Exercise prompt. Transcribe the lines of the records starting with the one that has "Model this object" in it and ending with the last, and transcribe nothing else.
─── Dataset
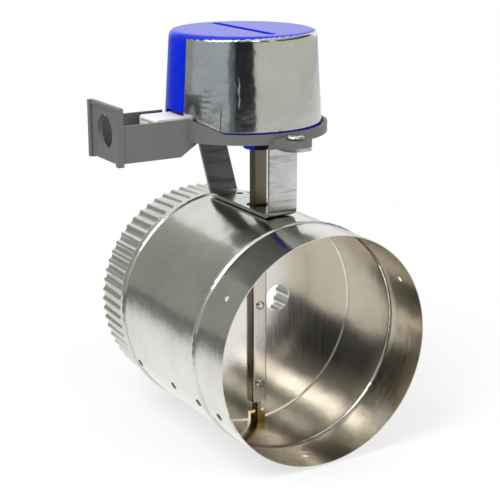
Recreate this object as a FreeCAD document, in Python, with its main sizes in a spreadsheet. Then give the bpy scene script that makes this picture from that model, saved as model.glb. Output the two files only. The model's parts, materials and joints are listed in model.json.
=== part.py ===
import FreeCAD, Part
import math
import os

import Sketcher
from FreeCAD import Placement, Rotation, Vector

# Gas vent damper: a round steel duct collar with a turning blade, and the
# motor drive that stands over it on a bent steel bracket.
# Origin at the centre of the duct's plain mouth, +Y along the duct towards its
# crimped end, +Z up along the blade's shaft. Millimetres.

SIZES = {
    # Duct: a plain mouth, two rolled beads and a crimped end for a 6 inch pipe
    "duct_bore_radius": 76.2,
    "duct_sheet": 0.6,
    "duct_length": 174.0,
    "bead_width": 5.0,
    "bead_height": 1.5,
    "front_bead_at": 35.5,
    "rear_bead_at": 136.0,
    "crimp_from": 140.5,
    "crimp_overlap": 1.0,
    "crimp_lead": 4.0,
    "crimp_depth": 1.5,
    "crimp_end_radius": 74.9,
    "crimp_flutes": 66,
    "collar_hole_radius": 2.0,
    "collar_hole_at": 16.0,
    "collar_hole_angle": 26.3,
    "lap_width": 14.0,
    "seam_angle": -153.2,
    "seam_rivet_radius": 2.6,
    "seam_rivet_head": 0.5,
    "tool_reach": 5.0,
    "blend_depth": 0.5,
    # Shaft and blade
    "shaft_at": 84.0,
    "channel_width": 11.0,
    "channel_front": 2.9,
    "channel_rear": 2.0,
    "channel_sheet": 1.0,
    "channel_bottom": -62.0,
    "channel_top": 125.5,
    "blade_edge_gap": 1.0,
    "blade_sheet": 0.8,
    "bypass_hole_radius": 9.5,
    "bypass_hole_across": 17.0,
    "bypass_hole_up": 10.0,
    "blade_rivet_radius": 1.6,
    "blade_rivet_head_radius": 3.1,
    "blade_rivet_head": 1.3,
    "blade_rivet_tail": 1.0,
    "blade_relief": 1.0,
    "upper_rivet_up": 57.0,
    "middle_rivet_up": 8.6,
    "lower_rivet_up": -48.3,
    "pivot_radius": 1.9,
    "pivot_grip": 8.0,
    "running_gap": 0.05,
    # Bushings that carry the shaft in the duct wall
    "lower_bushing_across_flats": 10.0,
    "lower_bushing_height": 5.2,
    "lower_bushing_neck_radius": 3.9,
    "lower_bushing_lip": 0.9,
    "bushing_fit": 0.02,
    "pivot_end_gap": 0.3,
    "bushing_seat_rise": 0.25,
    "bushing_flange": 1.0,
    "upper_bushing_neck_radius": 7.2,
    "upper_bushing_flange_radius": 8.6,
    "upper_bushing_stand": 1.0,
    # Bracket
    "bracket_sheet": 2.3,
    "bracket_width": 21.0,
    "bracket_bend": 3.0,
    "front_leg_at": 53.0,
    "rear_leg_foot_at": 131.0,
    "rear_leg_top_at": 154.5,
    "bracket_shaft_hole_radius": 8.0,
    "bracket_small_hole_radius": 2.7,
    "bracket_small_hole_across": 5.4,
    "bracket_small_hole_at": 117.5,
    # Actuator base: moulded tray, ears, wiring arm
    "actuator_at": 104.0,
    "actuator_up": 126.8,
    "base_floor": 2.5,
    "base_shelf": 4.7,
    "ring_radius": 56.5,
    "ring_wall": 2.5,
    "ring_height": 6.4,
    "ring_ramp_from": 52.5,
    "ring_ramp_to": 37.0,
    "spigot_wall": 1.6,
    "spigot_height": 5.5,
    "cover_play": 0.7,
    "ear_gap": 2.8,
    "ear_root": 8.0,
    "ear_thickness": 4.0,
    "ear_radius": 10.5,
    "arm_reach": 99.5,
    "arm_width": 43.0,
    "arm_wall": 2.5,
    "arm_drop": 9.0,
    "arm_rise": 14.7,
    "arm_slant_from": 58.7,
    "arm_slant_to": 44.5,
    "arm_end_wall": 1.5,
    "arm_throat": 2.0,
    "end_plate_thickness": 2.5,
    "end_plate_width": 45.0,
    "end_plate_drop": 9.8,
    "end_plate_rise": 26.0,
    "end_plate_margin": 1.0,
    "rail_width": 4.0,
    "rail_stand": 1.5,
    "rail_drop": 11.0,
    "knockout_radius": 11.1,
    "knockout_rise": 8.2,
    # Cover
    "cover_radius": 52.5,
    "cover_top_radius": 48.8,
    "cover_height": 62.5,
    "cover_wall": 2.2,
    "cover_edge": 4.0,
    "keyway_length": 77.0,
    "keyway_width": 6.0,
    "keyway_depth": 1.5,
    "cover_notch_width": 29.0,
    "cover_notch_height": 12.0,
    "cover_notch_reach": 30.0,
    "label_glue": 0.1,
    "label_thickness": 0.25,
    "label_from_bottom": 2.2,
    "label_height": 54.5,
    "label_start_angle": -167.5,
    "label_sweep": 200.0,
    # Drive
    "gear_module": 1.0,
    "output_teeth": 36,
    "pinion_teeth": 12,
    "gear_face": 6.0,
    "gear_up": 8.0,
    "tooth_backlash": 0.14,
    "hub_radius": 10.0,
    "hub_drop": 9.0,
    "hub_gap": 0.7,
    "hub_neck_radius": 6.0,
    "hub_shoulder": 1.0,
    "slot_play": 0.15,
    "cam_radius": 9.0,
    "cam_lobe": 11.0,
    "cam_lobe_sweep": 70.0,
    "cam_thickness": 5.0,
    "cam_gap": 0.8,
    "pinion_overhang": 0.5,
    "pinion_shaft_end": 1.0,
    "pinion_shaft_top": 5.0,
    "plate_up": 19.2,
    "plate_sheet": 1.5,
    "plate_radius": 44.0,
    "plate_chord": 28.0,
    "plate_hub_room": 1.5,
    "plate_pinion_room": 2.0,
    "post_radius": 3.5,
    "motor_across": 8.0,
    "motor_along": 17.0,
    "motor_radius": 20.0,
    "motor_height": 20.0,
    "gearbox_radius": 22.5,
    "gearbox_height": 9.0,
    "motor_ear_width": 9.0,
    "motor_ear_reach": 9.0,
    "motor_ear_sheet": 1.5,
    "motor_ear_hole_out": 4.5,
    "motor_cap_height": 2.0,
    "pinion_shaft_radius": 2.0,
    # Fasteners
    "base_screw_head_radius": 5.7,
    "base_screw_head": 3.4,
    "base_screw_radius": 2.4,
    "small_screw_radius": 1.4,
    "small_screw_head_radius": 2.7,
    "small_screw_head": 1.8,
    "small_screw_length": 8.0,
    "small_screw_end_gap": 1.0,
    "motor_screw_length": 4.0,
    "switch_screw_length": 9.0,
    "base_screw_end": 1.5,
    # Wiring
    "connector_width": 24.0,
    "connector_far": 71.0,
    "connector_step": 58.5,
    "connector_near": 45.5,
    "connector_top": 14.6,
    "connector_corner": 2.0,
    "cavity_size": 2.6,
    "cavity_depth": 6.0,
    "contact_set_back": 2.0,
    "contact_end": 40.0,
    "contact_size": 0.8,
    "contact_pitch": 3.6,
    "contact_count": 6,
    "board_near": 21.0,
    "board_far": 44.5,
    "board_width": 30.0,
    "board_up": 10.2,
    "board_thickness": 1.6,
    "relay_length": 9.0,
    "relay_width": 15.0,
    "relay_height": 13.0,
    "relay_in": 6.0,
    "capacitor_radius": 4.0,
    "capacitor_height": 11.0,
    "capacitor_in": 9.0,
    "capacitor_across": 9.0,
    "resistor_radius": 0.9,
    "resistor_length": 5.0,
    "resistor_span": 7.2,
    "resistor_lead": 0.5,
    "resistor_pitch": 2.2,
    "resistor_up": 1.2,
    "switch_length": 20.0,
    "switch_depth": 10.0,
    "switch_thickness": 6.4,
    "switch_across": 16.0,
    "switch_screw_pitch": 12.0,
    "switch_plunger": 1.6,
    "switch_lever_sheet": 0.4,
    "switch_lever_width": 3.0,
    "switch_lever_gap": 1.0,
    "switch_terminal_width": 2.4,
    "switch_terminal_sheet": 0.6,
    "switch_terminal_reach": 2.0,
    "switch_terminal_pitch": 6.5,
}

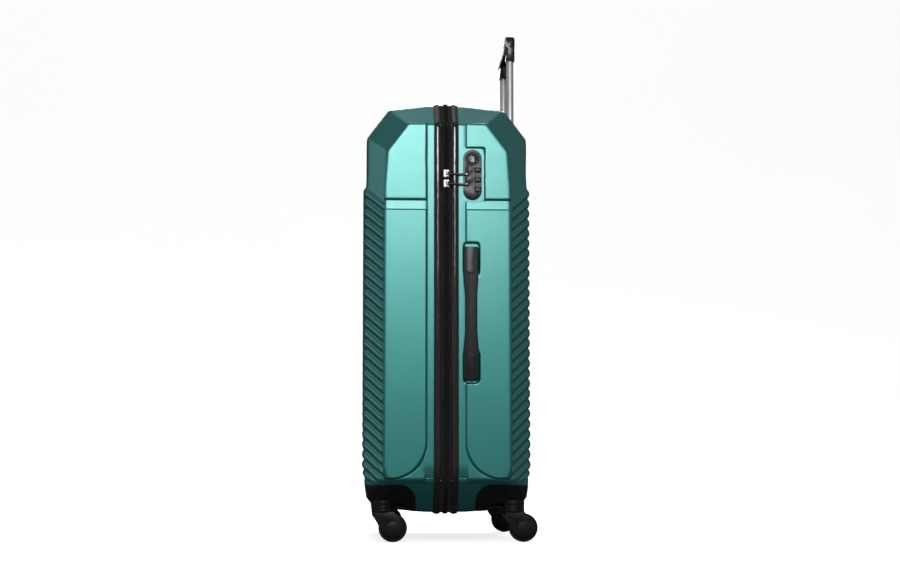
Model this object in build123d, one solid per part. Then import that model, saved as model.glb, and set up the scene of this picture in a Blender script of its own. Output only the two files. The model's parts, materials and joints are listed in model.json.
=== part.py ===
from build123d import *
import math
import os

# Hard shell suitcase on four swivel wheels, in millimetres.
# X runs through the depth of the case: the lid is on -X, the trolley side on +X.
# The lock and the side handle are on the -Y side, the fabric hinge on the +Y side.
# Z is up, the origin is on the floor under the middle of the case.

# case shells
side_half = 250.0  # flat side faces stand this far from the middle
facet_run = 40.0  # how far the bevelled facets run inwards from a side face
front_depth = 146.5
back_depth = 151.5
shell_top = 777.0
wheel_radius = 25.0
wheel_clearance = 2.0  # between a wheel and the case above it
shell_bottom = 2 * wheel_radius + wheel_clearance
wall = 2.6
rim_reach = 34.0  # flat rim beside the zip, measured from the parting plane
top_fall = 8.5  # mould draft of the top face
shoulder_run = 45.0  # cut corner between top and large face
shoulder_drop = 60.0
shoulder_side_run = 80.0  # the same corner on the side face
shoulder_side_drop = 92.0
side_face_drop = 43.0  # side face starts this far under the top
side_face_inset = 38.5  # and this far inside the large face
side_face_lift = 56.0
straight_top = 157.0  # large face runs straight below this drop
straight_bottom = 78.0
foot_run = 24.0  # lower corner of the large face
foot_rise = 6.0
toe_run = 8.0
toe_rise = 26.0
shoulder_lean = 6.0
side_foot_run = 14.0  # lower corner of the side face
side_toe_run = 4.0
side_shoulder_lean = 4.5
facet_spread = 0.4142  # a 45 degree bevel moves in this share of a wall offset
rim_corner = 14.0  # rounding of the rim where the zip goes round a bend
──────
Answer to the problem.
Model this object in build123d, one solid per part. Then import that model, saved as model.glb, and set up the scene of this picture in a Blender script of its own. Output only the two files. The model's parts, materials and joints are listed in model.json.
=== part.py ===
from build123d import *
import math
import os

# Hard shell suitcase on four swivel wheels, in millimetres.
# X runs through the depth of the case: the lid is on -X, the trolley side on +X.
# The lock and the side handle are on the -Y side, the fabric hinge on the +Y side.
# Z is up, the origin is on the floor under the middle of the case.

# case shells
side_half = 250.0  # flat side faces stand this far from the middle
facet_run = 40.0  # how far the bevelled facets run inwards from a side face
front_depth = 146.5
back_depth = 151.5
shell_top = 777.0
wheel_radius = 25.0
wheel_clearance = 2.0  # between a wheel and the case above it
shell_bottom = 2 * wheel_radius + wheel_clearance
wall = 2.6
rim_reach = 34.0  # flat rim beside the zip, measured from the parting plane
top_fall = 8.5  # mould draft of the top face
shoulder_run = 45.0  # cut corner between top and large face
shoulder_drop = 60.0
shoulder_side_run = 80.0  # the same corner on the side face
shoulder_side_drop = 92.0
side_face_drop = 43.0  # side face starts this far under the top
side_face_inset = 38.5  # and this far inside the large face
side_face_lift = 56.0
straight_top = 157.0  # large face runs straight below this drop
straight_bottom = 78.0
foot_run = 24.0  # lower corner of the large face
foot_rise = 6.0
toe_run = 8.0
toe_rise = 26.0
shoulder_lean = 6.0
side_foot_run = 14.0  # lower corner of the side face
side_toe_run = 4.0
side_shoulder_lean = 4.5
facet_spread = 0.4142  # a 45 degree bevel moves in this share of a wall offset
rim_corner = 14.0  # rounding of the rim where the zip goes round a bend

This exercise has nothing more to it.